4. Contact your lender to confirm how to apply extra payments.
- What to do: Call your lender or check their website to understand their process for applying extra payments. Specify that extra funds should go towards the principal balance.
- What “good” looks like: Confirmation from your lender that extra payments will reduce the principal and shorten the loan term, not just prepay future installments.
- Common mistake: Extra payments being applied to future interest or regular installments, negating their principal-reducing effect. Avoid it by getting explicit confirmation.
5. Make your first extra payment.
- What to do: Execute your chosen strategy by making that first additional payment.
- What “good” looks like: A successful transaction where the extra funds are applied as intended.
- Common mistake: Forgetting to specify “principal only” if required by the lender. Avoid it by double-checking your payment instructions.
6. Adjust your payment schedule (optional, for bi-weekly).
- What to do: If opting for bi-weekly payments, divide your monthly payment by two and pay that amount every two weeks. This results in 26 half-payments per year, equivalent to 13 full monthly payments.
- What “good” looks like: Consistent bi-weekly payments that are automatically drafted or sent.
- Common mistake: Accidental overpayment if the lender processes it as two full payments in a month. Avoid it by confirming the bi-weekly plan with your lender.
7. Track your progress.
- What to do: Monitor your loan balance reduction and the amount of interest saved. Many lenders provide online tools for this.
- What “good” looks like: Seeing your balance decrease faster than projected and your total interest paid shrink.
- Common mistake: Not tracking progress, which can lead to discouragement. Avoid it by celebrating milestones.
8. Re-evaluate your budget periodically.
- What to do: As your financial situation changes (e.g., raises, reduced expenses), reassess if you can increase your extra payments.
- What “good” looks like: Consistently finding opportunities to accelerate your payoff further.
- Common mistake: Sticking to an outdated budget that no longer reflects your earning potential. Avoid it by reviewing your finances at least annually.
9. Consider refinancing if rates drop or your credit improves.
- What to do: If interest rates fall significantly or your credit score improves, explore refinancing for a lower APR or a shorter loan term.
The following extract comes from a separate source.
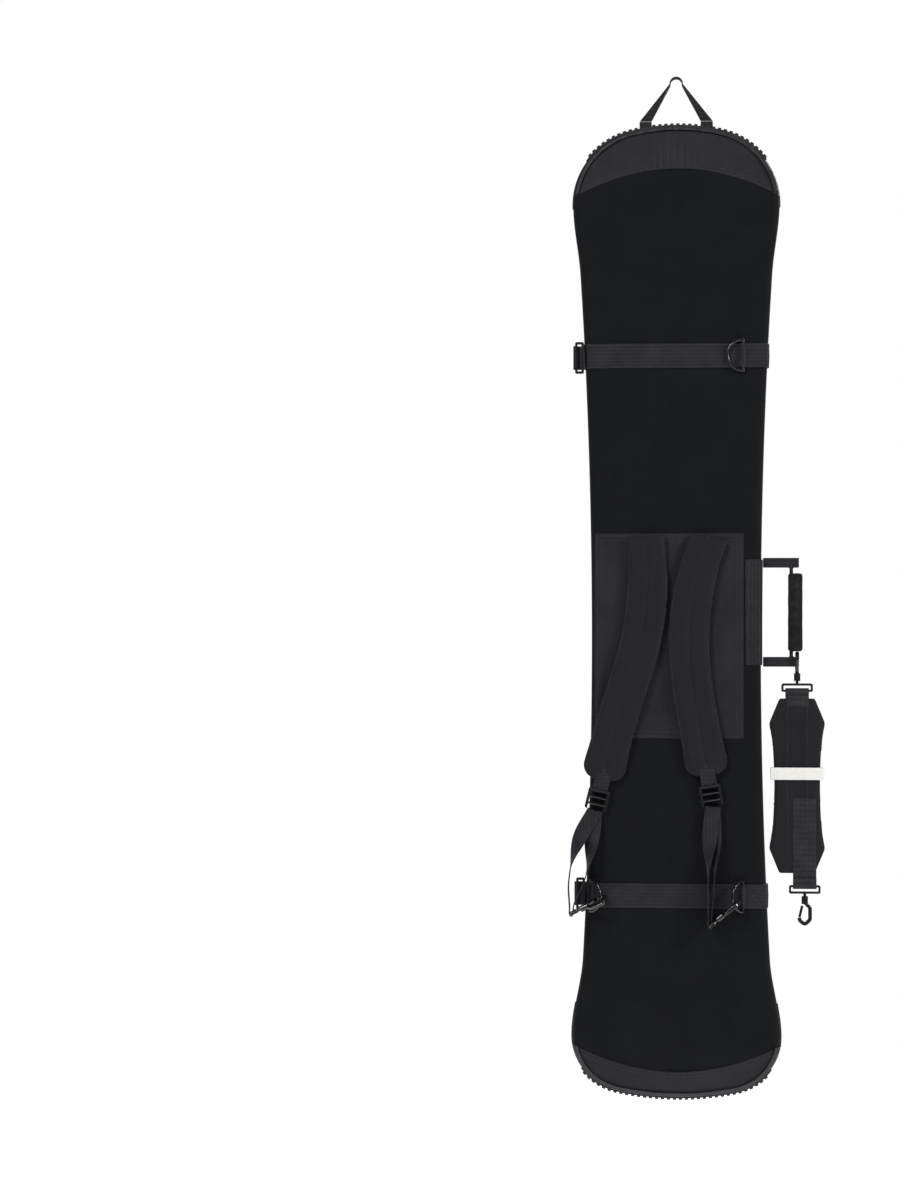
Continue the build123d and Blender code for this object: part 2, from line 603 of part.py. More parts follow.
def lock_frame(line):
    """Frame of the ladder lock below a pad: origin on its top bar, y back up the pad."""
    (x0, s0), (x1, s1) = line[-2], line[-1]
    length = sqrt((x1 - x0)**2 + (s1 - s0)**2)
    down = Vector((x1 - x0) / length, 0, -(s1 - s0) / length)
    origin = Vector(x1, PAD_Y + PAD_THICKNESS / 2, z_at(s1)) + down * LOCK_REACH
    return Plane(origin=origin, x_dir=(down.Z, 0, -down.X), z_dir=(0, 1, 0)), down


def pad_tab(line):
    """Webbing patch on a pad's end, with the loop that carries the lock's top bar."""
    frame, down = lock_frame(line)
    start = PAD_END_PATCH + LOCK_REACH
    wide = HARNESS_WEBBING_WIDTH
    half = PAD_THICKNESS / 2
    patch_face = Pos(0, start / 2 + LOCK_BAR) * Rectangle(wide, start - LOCK_BAR)
    front = extrude(frame * patch_face, amount=WEBBING).moved(Location((0, half, 0)))
    bar = frame * (Rot(0, 90, 0) * (Cylinder(LOCK_BAR + 1.6, wide) - Cylinder(LOCK_BAR + CLEAR, wide)))
    neck_face = Pos(0, LOCK_BAR + 4.5) * Rectangle(wide, 7)
    neck = extrude(frame * neck_face, amount=half + WEBBING / 2, both=False)
    return front + neck + bar


def ladder_lock(frame):
    """Ladder lock: a frame with its top bar at the origin and two ribbed bars below."""
    face = Pos(0, -LOCK_HEIGHT / 2 + LOCK_BAR) * RectangleRounded(LOCK_WIDTH, LOCK_HEIGHT, 4)
    inside = LOCK_WIDTH - 9
    slot_top, bar_gap = -LOCK_BAR, (LOCK_HEIGHT - 5 * LOCK_BAR) / 3
    for i in range(3):
        y = slot_top - bar_gap / 2 - i * (bar_gap + LOCK_BAR * 1.5)
        face = face - Pos(0, y) * Rectangle(inside, bar_gap)
    plate = extrude(face, amount=LOCK_PLATE / 2, both=True)
    top_slot = Pos(0, LOCK_BAR + 1) * Box(inside, 2, LOCK_PLATE * 2)
    plate = plate - Pos(0, 0, 0) * Box(inside, 2 * LOCK_BAR, LOCK_PLATE * 2) - top_slot
    bar = Rot(0, 90, 0) * Cylinder(LOCK_BAR, LOCK_WIDTH - 6)
    ribs = [Pos(0, slot_top - bar_gap - LOCK_BAR * 0.75 - i * (bar_gap + LOCK_BAR * 1.5), LOCK_PLATE / 2)
            * Rot(0, 90, 0) * Cylinder(LOCK_BAR * 0.8, inside) for i in range(2)]
    return frame * (plate + bar + ribs)


def harness_webbing(line, eye, bulge):
    """The webbing between a lock and its hook's eye, with both its layers as one plain solid."""
    frame, down = lock_frame(line)
    low = frame.origin + down * (LOCK_HEIGHT - LOCK_BAR + 1.5)
    half = HARNESS_WEBBING_WIDTH / 2
    end = Vector(eye.X, 0, eye.Z)
    across = Vector(-down.Z, 0, down.X)
    left, right = low + across * half, low - across * half
    side = Vector(1, 0, 0) * half * 0.55
    waist = (low + end) * 0.5 + Vector(bulge, 0, 0)
    near = end + Vector(0, 0, 2 * HOOK_WIRE)
    outer = Spline([(left.X, left.Z), (waist.X + half, waist.Z), (near.X + side.X, near.Z)])
    inner = Spline([(right.X, right.Z), (waist.X - half, waist.Z), (near.X - side.X, near.Z)])
    ends = [Line(outer @ 0, inner @ 0), Line(outer @ 1, inner @ 1)]
    y0 = eye.Y - WEBBING
    return sheet(make_face([outer, inner] + ends), y0, y0 + 2 * WEBBING)


# ---- the clip-on shoulder sling, hung from the handle's lower ear ------------------------------------
def sling_places():
    """X, top s of the sling's own hook, and the s of its pad's top."""
    x = -half_width(HANDLE_S) - GRIP_OFFSET - SLING_SHIFT
    ear = ear_places()[1]
    eye = ear + SLING_HOOK_DROP
    return x, ear, eye, eye + SLING_NECK


def sling_top_frame():
    x, ear, eye, _ = sling_places()
    return Plane(origin=(x, BODY_Y, z_at(eye)), x_dir=(0, 0, 1), z_dir=(1, 0, 0))


def sling_bottom_frame():
    x, _, _, pad_top = sling_places()
    s = pad_top + SLING_PAD_LENGTH + SLING_TAIL_DROP
    origin = (x - SLING_TAIL_SHIFT, BODY_Y + SLING_PAD_THICKNESS / 2 + WEBBING * 2, z_at(s))
    return Plane(origin=origin, x_dir=(0, 0, -1), z_dir=(0, 1, 0))


def sling():
    """Pad, webbing and tie of the folded sling; its webbing hangs on the top hook's eye."""
    x, _, eye, pad_top = sling_places()
    bottom = sling_bottom_frame().origin
    half = SLING_PAD_WIDTH / 2
    middle = pad_top + SLING_PAD_LENGTH / 2
    pad_end = pad_top + SLING_PAD_LENGTH
    corners = [(-half, pad_top + 40), (-half * 0.86, middle), (-half, pad_end - 40)]
    left = Spline([(x + dx, z_at(s)) for dx, s in corners])
    right = Spline([(x - dx, z_at(s)) for dx, s in corners])
    end_half = half * 0.62
    arcs = []
    for s, step, end in ((pad_top, 40, 0), (pad_end, -40, 1)):
        arcs += [Line(left @ end, (x - end_half, z_at(s))), Line(right @ end, (x + end_half, z_at(s))),
                 Line((x - end_half, z_at(s)), (x + end_half, z_at(s)))]
    face = make_face([left, right] + arcs)
    y0, y1 = BODY_Y - SLING_PAD_THICKNESS / 2, BODY_Y + SLING_PAD_THICKNESS / 2
    wide = SLING_WEBBING_WIDTH
    tape = slab(x - wide / 2, x + wide / 2, y1, y1 + WEBBING, pad_top - 2, pad_end - 14)
    neck = slab(x - wide / 2, x + wide / 2, BODY_Y - 1, BODY_Y + 1, eye + HOOK_WIRE + 1, pad_top)
    step = slab(x - wide / 2, x + wide / 2, BODY_Y - 1, y1 + WEBBING, pad_top - 4, pad_top)
    fold_x = bottom.X
    fold = slab(fold_x - wide / 2, fold_x + wide / 2, y1 + WEBBING, y1 + 2 * WEBBING, middle + 20,
                -bottom.Z - LOOP_RISE - HOOK_WIRE - 1.5)
    tie_s = middle - SLING_TIE_UP
    clear = WEBBING + 1.2
    tie = slab(x - half * 0.9 - 2, x + half * 0.9 + 2, y0 - clear, y1 + 2 * clear, tie_s - 10, tie_s + 10)
    tie = tie - slab(x - half * 0.9 - 0.2, x + half * 0.9 + 0.2, y0 - 0.2, y1 + WEBBING + 0.2,
                     tie_s - 20, tie_s + 20) - sheet(face, y0, y1)
    return {"sling_pad": sheet(face, y0, y1), "sling_webbing": tape + neck + step + fold,
            "sling_tie": tie}


def build():
    """Every node of the bag, by name."""
    parts = {**shell(), **caps()}
    parts["harness_panel"] = panel(
        fillet(patch(HARNESS_LEFT, HARNESS_RIGHT, HARNESS_TOP_S, HARNESS_BOTTOM_S).vertices(), 6),
        OUTER, OUTER + HARNESS_SHEET)
    rings, tabs = [], []
    for name, s in (("upper", UPPER_STRAP_S), ("lower", LOWER_STRAP_S)):
        across = patch(-REACH, REACH, s - STRAP_WIDTH / 2, s + STRAP_WIDTH / 2) & BODY
        parts[f"{name}_band"] = panel(across, OUTER, BACK)
        parts[f"{name}_strap_base"] = strap_base(s)
        parts[f"{name}_strap_tail"] = strap_tail(s)
        rings += rectangle_ring(s).solids()
        tabs += ring_tab(s).solids()
    parts["strap_rings"] = Compound(children=rings)
    parts["ring_tabs"] = Compound(children=tabs)
    parts["middle_strap"] = middle_strap()
    parts["strap_slider"] = strap_slider()
    parts["handle_base_strip"] = handle_base_strip()
    parts["handle_webbing"] = handle_webbing()
    parts["handle_grip"] = handle_grip()
    parts["grab_loop"] = grab_loop()
    for name, place in d_ring_places().items():
        parts[name] = d_ring(*place)
    parts["d_ring_tabs"] = d_ring_tabs()
    for side, line, bulge, grip, toward, tilt in HARNESS_SIDES:
        frame = hook_frame(f"d_ring_lower_{side}", grip, toward, tilt)
        parts[f"shoulder_pad_{side}"] = shoulder_pad(line)
        parts[f"pad_tab_{side}"] = pad_tab(line)
        parts[f"ladder_lock_{side}"] = ladder_lock(lock_frame(line)[0])
        parts[f"harness_webbing_{side}"] = harness_webbing(line, frame.origin, bulge)
        names = [f"{piece}_{side}" for piece in ("hook_eye", "snap_hook", "hook_gate")]
        parts.update(zip(names, hook_pieces(frame, EYE_WIDTH, 90 - tilt)))
    parts.update(sling())
    for end, frame, turn in (("top", sling_top_frame(), 90), ("bottom", sling_bottom_frame(), 0)):
        names = [f"sling_{piece}_{end}" for piece in ("eye", "hook", "gate")]
        parts.update(zip(names, hook_pieces(frame, SLING_EYE_WIDTH, turn)))
    return parts


if __name__ == "__main__":
    os.makedirs("parts", exist_ok=True)
    for name, piece in build().items():
        solids = piece.solids()
        export_step(solids[0] if len(solids) == 1 else Compound(solids), f"parts/{name}.step")
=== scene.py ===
# %% [markdown]
# # A padded snowboard bag
# The bag is a sleeve of 4 mm neoprene with nylon caps on both ends. Its front is open in an
# hourglass, with straps across it, and its back carries a two-strap harness.
# This lesson dresses the CAD frame of that bag: hard parts keep their CAD shape and get a finish,
# and everything sewn is modelled again as cloth, webbing or padding.

# %% load the frame
import bisect
import json
import math

import bpy
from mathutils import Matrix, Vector, noise
from mathutils.bvhtree import BVHTree
from mathutils.kdtree import KDTree

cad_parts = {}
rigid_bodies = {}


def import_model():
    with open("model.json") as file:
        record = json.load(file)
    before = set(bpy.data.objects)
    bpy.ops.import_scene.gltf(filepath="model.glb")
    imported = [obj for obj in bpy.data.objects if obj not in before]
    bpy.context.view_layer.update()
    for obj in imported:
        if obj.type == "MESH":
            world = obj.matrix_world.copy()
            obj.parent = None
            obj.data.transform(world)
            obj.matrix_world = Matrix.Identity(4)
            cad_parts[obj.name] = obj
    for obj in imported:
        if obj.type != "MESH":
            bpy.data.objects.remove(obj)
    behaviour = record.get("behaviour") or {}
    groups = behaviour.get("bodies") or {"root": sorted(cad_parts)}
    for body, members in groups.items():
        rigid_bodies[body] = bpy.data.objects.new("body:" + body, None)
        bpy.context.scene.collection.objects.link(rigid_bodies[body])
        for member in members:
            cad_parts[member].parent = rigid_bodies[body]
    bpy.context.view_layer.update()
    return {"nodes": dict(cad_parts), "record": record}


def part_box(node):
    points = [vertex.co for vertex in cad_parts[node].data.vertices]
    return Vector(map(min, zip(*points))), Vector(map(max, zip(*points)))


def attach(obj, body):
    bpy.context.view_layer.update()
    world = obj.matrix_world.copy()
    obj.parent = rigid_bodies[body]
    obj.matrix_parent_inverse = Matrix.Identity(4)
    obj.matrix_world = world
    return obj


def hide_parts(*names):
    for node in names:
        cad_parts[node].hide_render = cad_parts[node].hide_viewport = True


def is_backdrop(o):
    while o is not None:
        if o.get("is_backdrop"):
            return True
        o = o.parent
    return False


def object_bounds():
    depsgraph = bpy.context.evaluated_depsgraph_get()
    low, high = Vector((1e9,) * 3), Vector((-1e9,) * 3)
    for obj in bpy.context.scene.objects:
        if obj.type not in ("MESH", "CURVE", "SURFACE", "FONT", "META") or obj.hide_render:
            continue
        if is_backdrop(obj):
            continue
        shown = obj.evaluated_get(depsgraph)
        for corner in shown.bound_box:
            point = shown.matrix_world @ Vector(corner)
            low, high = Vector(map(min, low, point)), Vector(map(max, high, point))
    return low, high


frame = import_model()

MM = 0.001
bpy.ops.object.select_all(action="DESELECT")

# %% [markdown]
# ## The bag's own measures
# A cutter works from the outline of the pattern, so the script does too. These are the sizes of
# the real bag in millimetres: `s` is the distance down from the tip edge, and `x` goes across.
# A dense line of points down one side answers two questions for every piece that comes later:
# how wide is the bag at s, and how far is a point from the edge.

# %% outline
LENGTH = 1600.0
LOOP_RISE = 74.0
EDGE_INSET = 5.0
KICK_LENGTH, KICK_RADIUS = 230.0, 850.0
BODY_Y = KICK_RADIUS - math.sqrt(KICK_RADIUS**2 - KICK_LENGTH**2)
DEPTH = 14.0             # from the middle surface to the neoprene's outer face
EDGE_ROUND = 12.0        # how far in from the edge the sleeve starts to round over
TIP_PINCH, WAIST, TAIL_PINCH = (156.0, 250.0), (137.5, 800.0), (152.0, 1365.0)
WAIST_S = 800.0


def z_at(s):
    return -(LOOP_RISE + s)


def rocker(s, offset):
    """Y at s of a surface `offset` out of the middle one: both ends curve forward."""
    into = max(KICK_LENGTH - s, s - (LENGTH - KICK_LENGTH), 0.0)
    return BODY_Y + math.sqrt((KICK_RADIUS + offset)**2 - into**2) - KICK_RADIUS


def end_line(width, crown, corner, count=700):
    """Points (x, depth) round half of an end, from its middle to its widest place."""
    half = width / 2
    turn = math.asin((half - corner) / (crown - corner))
    centre_x, centre_d = half - corner, crown - (crown - corner) * math.cos(turn)
    points = []
    for i in range(count + 1):
        a = (i / count)**1.3 * math.pi / 2
        if a < turn:
            points.append((crown * math.sin(a), crown * (1 - math.cos(a))))
        else:
            points.append((centre_x + corner * math.sin(a), centre_d - corner * math.cos(a)))
    return points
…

- What “good” looks like: Securing a new loan with better terms that allows for faster payoff.
- Common mistake: Refinancing without comparing offers or understanding new loan terms. Avoid it by shopping around and reading all the fine print.
10. Celebrate your final payment!
- What to do: Once the balance reaches zero, confirm with your lender that the loan is fully paid off and you’ve received a lien release if applicable.
- What “good” looks like: The satisfaction of being car-payment free.
- Common mistake: Assuming the loan is closed without official confirmation. Avoid it by getting written proof.
Options and trade-offs
Beyond simply making extra payments, other strategies can help you pay off your car note faster, each with its own pros and cons.
- Extra Principal Payments: This is the most straightforward method. You make your regular payment plus an additional amount specifically designated for the principal. This directly reduces the amount of money on which interest is calculated, leading to faster payoff and significant interest savings.
- When it fits: Ideal for those with stable income who can afford to pay a bit more each month without financial strain.
- Bi-Weekly Payments: By paying half your monthly payment every two weeks, you effectively make one extra monthly payment per year. This can shave months or even a year off your loan term and reduce the total interest paid.
- When it fits: Great for individuals who get paid bi-weekly or can easily manage smaller, more frequent payments. Ensure your lender allows and correctly applies this method.
- Refinancing: This involves taking out a new loan to pay off your existing car loan. You might be able to get a lower interest rate, a shorter loan term, or both. A lower interest rate means more of your payment goes to the principal, and a shorter term means you’ll be debt-free sooner.
- When it fits: Suitable if interest rates have dropped since you took out your original loan, or if your credit score has improved significantly, allowing you to qualify for better terms.
- Loan Consolidation: If you have multiple debts, including your car loan, you might consider consolidating them into a single loan. This can simplify your payments and potentially lower your overall interest rate or monthly payment. However, it might extend your repayment term.
- When it fits: Useful for individuals overwhelmed by multiple debts who can benefit from a single payment and potentially a lower blended interest rate. Be cautious not to extend the term too much if your goal is faster payoff.
- Lump Sum Payments: If you receive a bonus, tax refund, or any unexpected windfall, consider using a portion of it to make a large extra payment on your car loan.
- When it fits: Perfect for accelerating payoff significantly with one or a few large payments, especially if you have a specific financial goal.
- Hardship Plans: If you’re facing temporary financial difficulties, contact your lender to discuss hardship options. These might include deferring payments or temporarily reducing your payment amount. While this doesn’t directly accelerate payoff, it can prevent defaults and severe credit damage, allowing you to get back on track later.
- When it fits: Only for genuine, temporary financial emergencies. This typically extends your loan term and increases interest paid, so it’s a last resort for immediate relief.